I’ve been thinking about this for over a week now because for once, I finally understand why people pay for things like that. Someone told me a few Sundays past that they are seeking another church because as much as they love the one I attend, they preferred to be in a church where the youth are on fire for God. I agreed with her wholeheartedly, as that’s so important. Inside, though, it stung. I’m the youth leader…

When the Lord called me into youth ministry, I committed to God that I would never rely on gimmicks to build up a youth group. I told the Lord that day that I would simply teach the Word of God and let the chips fall where they may. I ministered for years to groups of three or four … sometimes two, and on some occasions, one. Every once in a while, the group would swell to eight, ten or twelve. Inevitably, though, I’d lose some and the numbers would go down again. Remembering that it’s important to be faithful in the little things, I have always just pressed on, teaching a message each week to whomever showed up that I had faithfully studied and prayed over all week prior. God was faithful to give me a word in due season and I was faithful to feed His sheep. I knew what she meant, though. We’re not, per se, “on fire.”

This friend’s comment, as honest and admirable as it was, hurt my pride. I went home and prayed in my closet, “God, if there’s someone else you want to move in here, please send them! I am not so proud that I won’t sit down and let someone else rock this for your glory. I wouldn’t mind being done.” I’ve been doing youth ministry for nine years.

I felt the desperation. I felt what many pastors must feel after faithfully ministering for so long to a congregation that is either dying or dead. And I finally realized that we’re all like the woman in the Gospels with the issue of blood. We’re dealing with a sickness that’s been persisting for so long, we’re desperate. We’re willing to throw money at anything that seems promising, even if it means paying someone to strategize about the carpet, the seating arrangements, the music and the length of the sermon. We’ll even trust a carnal businessman if he’s promising a positive change to the depressing state of our churches.

But, like her, perhaps our hope will not be found there. Jesus said in John 6:44 that “No one can come to me unless the Father who sent me draws them.” Unfortunately, that means we’ve wasted a lot of time and money, and fruitless effort, trying to do something no man (or woman) on earth can do. And I think we’re a little confused about what it means to be on fire, too. We can purchase the amazing theatre lights, go for broke on our musical instruments and shout the roof down, but that’s all just hype if people don’t leave services changed. As a teacher, I have seen many students go from Wednesday night youth to Friday night dances wearing the shortest and most revealing dresses and cussing like a sailor. Undulating with the sway of human depravity and hiding behind their sheepish grins when our eyes meet. These young people are not on fire, even if they raise their hands and worship or give the most eloquent testimonies.

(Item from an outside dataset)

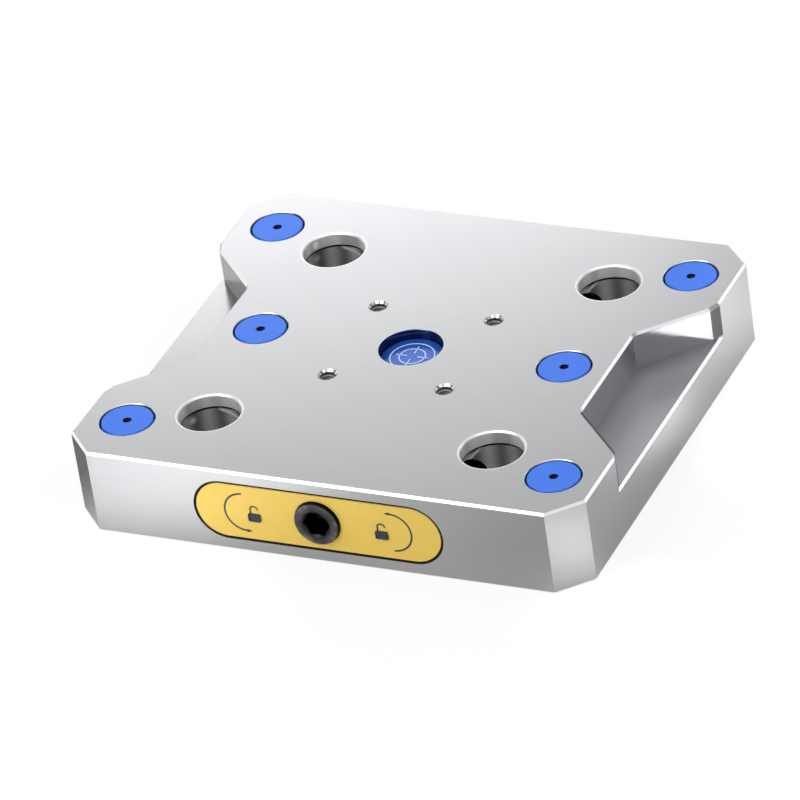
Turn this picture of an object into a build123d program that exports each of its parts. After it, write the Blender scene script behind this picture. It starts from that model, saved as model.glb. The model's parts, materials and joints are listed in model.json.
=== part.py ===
from build123d import *
import math
import os

# Zero point clamping plate. Four pull studs drop into the bores of a ground steel plate. A hex
# spindle in the front face draws a wedge slide forwards, and its ramps push four pins against them.
# Millimetres. Origin at the centre of the underside, +Z up, front face with the spindle towards -Y.
# The model stands in its open position, with the pins drawn back out of the bores.

# Plate
stud_pitch = 96.0
side_margin = 39.0
end_margin = 29.25
plate_height = 29.0
corner_cut = 9.8
edge_chamfer = 0.7
base_chamfer = 0.5

# Stud bores
stud_bore_radius = 10.0
stud_mouth = 0.45
stud_seat_depth = 4.3
stud_relief = 0.5

# Finger pockets in the two sides
grip_depth = 20.0
grip_floor_depth = 12.0
grip_half_width = 21.8
grip_corner_radius = 3.5
grip_break = 2.3

# Counterbored holes for the fastening screws, and the caps that close them
cap_inset_x = 14.75
cap_inset_y = 20.0
cap_bore_radius = 8.9
cap_bore_mouth = 0.2
cap_height = 5.5
cap_rim_gap = 0.6
cap_edge = 0.3
cap_flange_height = 1.2
cap_groove_height = 2.0
cap_groove_depth = 1.4
cap_pull_radius = 1.25
cap_pull_mouth = 0.35
cap_pull_depth = 4.0
head_bore_radius = 8.4
screw_seat_depth = 16.5
screw_hole_radius = 5.5

# Tapped holes around the centre
tap_pitch = 40.0
tap_radius = 2.5
tap_mouth_radius = 3.2
tap_depth = 12.0

# Centre bore and its plug
plug_bore_radius = 10.2
plug_mouth = 0.2
plug_recess = 3.4
plug_thickness = 1.2
plug_seal_thickness = 0.5
plug_shoulder = 2.0

# Oblong recess in the front with the sign plate
label_recess_length = 84.3
label_recess_height = 21.2
label_recess_depth = 2.8
label_gap = 0.9
label_setback = 0.1
label_thickness = 1.0
gasket_gap = 0.1
gasket_setback = 0.5
label_hole_gap = 0.2

# Spindle
head_radius = 7.5
head_stand = 1.3
head_rounding = 0.6
socket_flats = 8.0
socket_depth = 7.0
shaft_radius = 5.0
shaft_tip = 1.0
collar_step = 1.2
collar_thickness = 3.0
seal_groove_width = 1.9
seal_groove_depth = 1.4
seal_groove_inset = 5.2
washer_thickness = 1.0
bush_wall = 2.0
bush_setback = 0.15
bush_notch_width = 2.6
bush_notch_depth = 1.4
web_thickness = 4.0
web_hole_gap = 0.5
thread_lead = 3.0
spindle_turns = 2.0
thread_engaged = 31.5
thread_runout = 2.0

# Wedge slide and its channel
wedge_angle = 20.0
wedge_narrow = 8.0
wedge_waist = 9.0
wedge_land = 7.0
slide_rise = 6.9
slide_edge = 0.5
slide_end_gap = 1.0
channel_corner_radius = 3.0

# Clamping pins, their return springs and stop pins
pin_radius = 8.0
pin_stub_radius = 5.0
pin_stub_gap = 0.5
ramp_lead = 0.5
pin_setback = 0.3
nose_length = 3.0
nose_radius = 5.5
pin_edge = 0.3
keyway_half_width = 2.1
keyway_roof_drop = 3.5
stop_pin_radius = 2.0
stop_pin_inset = 9.5
stop_pin_recess = 0.7
spring_length = 7.4
spring_radius = 1.5
spring_wire = 0.5
spring_turns = 3
spring_drop = 5.4

# Bottom cover
cover_setback = 0.2
cover_thickness = 2.6
cover_gasket_thickness = 0.6
cover_ledge = 8.5
cover_front_ledge = 4.0
cover_corner_radius = 4.0
cover_gap = 0.15
gasket_window_gap = 1.0
cover_screw_inset = 6.0
cover_screw_radius = 1.45
cover_screw_head_radius = 2.9
cover_screw_length = 8.0
cover_screw_hole_gap = 0.2
cover_screw_socket = 2.0
cover_screw_socket_depth = 1.1

# Clearances per side
running_fit = 0.04
seated_fit = 0.02
ring_fit = 0.05
slide_gap = 0.3
touch_gap = 0.05
past = 1.0

# Places that follow from the sizes
plate_length = stud_pitch + 2 * side_margin
plate_width = stud_pitch + 2 * end_margin
stud_offset = stud_pitch / 2
mid_height = plate_height / 2
front_y = -plate_width / 2
side_x = plate_length / 2
grip_wall_x = side_x - grip_depth
relief_radius = stud_bore_radius + stud_relief
label_floor_y = front_y + label_recess_depth
label_back_y = front_y + label_setback + label_thickness

slide_travel = thread_lead * spindle_turns
ramp_slope = math.tan(math.radians(wedge_angle))
ramp_reach = pin_stub_radius + ramp_lead
ramp_length = 2 * ramp_reach + slide_travel
wedge_wide = wedge_narrow + ramp_length * ramp_slope
slide_front_y = -stud_offset - ramp_reach
slide_rear_y = stud_offset + ramp_reach + slide_travel
slide_top = mid_height + slide_rise
cover_top = cover_setback + cover_thickness
slide_bottom = cover_top + slide_gap

channel_half = wedge_wide + slide_gap
channel_ceiling = slide_top + slide_gap
channel_front_y = slide_front_y - slide_travel - slide_end_gap
channel_rear_y = slide_rear_y + channel_corner_radius + slide_end_gap
channel_length = channel_rear_y - channel_front_y
channel_middle_y = (channel_rear_y + channel_front_y) / 2

recess_half = channel_half + cover_ledge
recess_length = channel_length + 2 * cover_front_ledge
recess_top = cover_top + cover_gasket_thickness

collar_radius = head_radius + collar_step
gland_radius = head_radius + bush_wall
web_front_y = channel_front_y - web_thickness
collar_rear_y = web_front_y - washer_thickness
collar_front_y = collar_rear_y - collar_thickness
bush_rear_y = collar_front_y - washer_thickness
bush_front_y = label_floor_y + bush_setback
head_front_y = front_y - head_stand
tip_y = slide_front_y + thread_engaged

pin_nose_x = stud_offset - relief_radius - pin_setback
pin_shoulder_x = channel_half + pin_stub_gap
stop_pin_x = pin_nose_x - stop_pin_inset
keyway_outer_x = stop_pin_x + stop_pin_radius + slide_gap
spring_outer_x = stop_pin_x - stop_pin_radius - touch_gap
spring_inner_x = spring_outer_x - spring_length
keyway_inner_x = spring_inner_x - touch_gap

cap_seat_z = plate_height - cap_height
plug_face_z = plate_height - plug_recess
plug_disc_z = plug_face_z - plug_thickness
plug_seat_z = plug_disc_z - plug_seal_thickness
plug_spigot_radius = plug_bore_radius - plug_shoulder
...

Dear pastors and youth pastors, please don’t waste another penny on conferences that promise to make a difference. Trust me, they won’t. I’ll save you time and money by shortening the truth to this: touching Jesus in prayer and intercession is the only thing that’s going to work. Holiness doesn’t always look like a loud, boisterous service. God spoke to Elijah on the mount in a still small voice, not in the earthquake, wind or fire. You can’t replicate the work of the Holy Spirit and get the same results Jesus got. Be faithful in prayer, teach what God speaks to you and leave the burden to God. If you are desperate, good! That just means you’ve read and understand James 3:1, which says, “not many of you should become teachers, brothers, for you know that we who teach will be judged with greater strictness.”

If you are afraid you aren’t doing something right as a minister, it’s okay. It’s humbling when you think about it: God chose jars of clay with hearts of stone to use to minister to the world. On our own, we are rather pitiful. We need God to infuse us. Infuse the worship and message we bring with His power and set people on fire because we can’t do that on our own. No matter how much we water down the gospel to fill the pews, we will not see people on fire for God in our own strength.

I hope this takes a load off. It does for me, at least. If you find this piece offending, I think it’s probably because you think too much of yourself. Jars of clay. Remember that. “We have this treasure in jars of clay to show that this extraordinary power does not come from us, but from God” (2 Cor. 4:7). God bless, friends!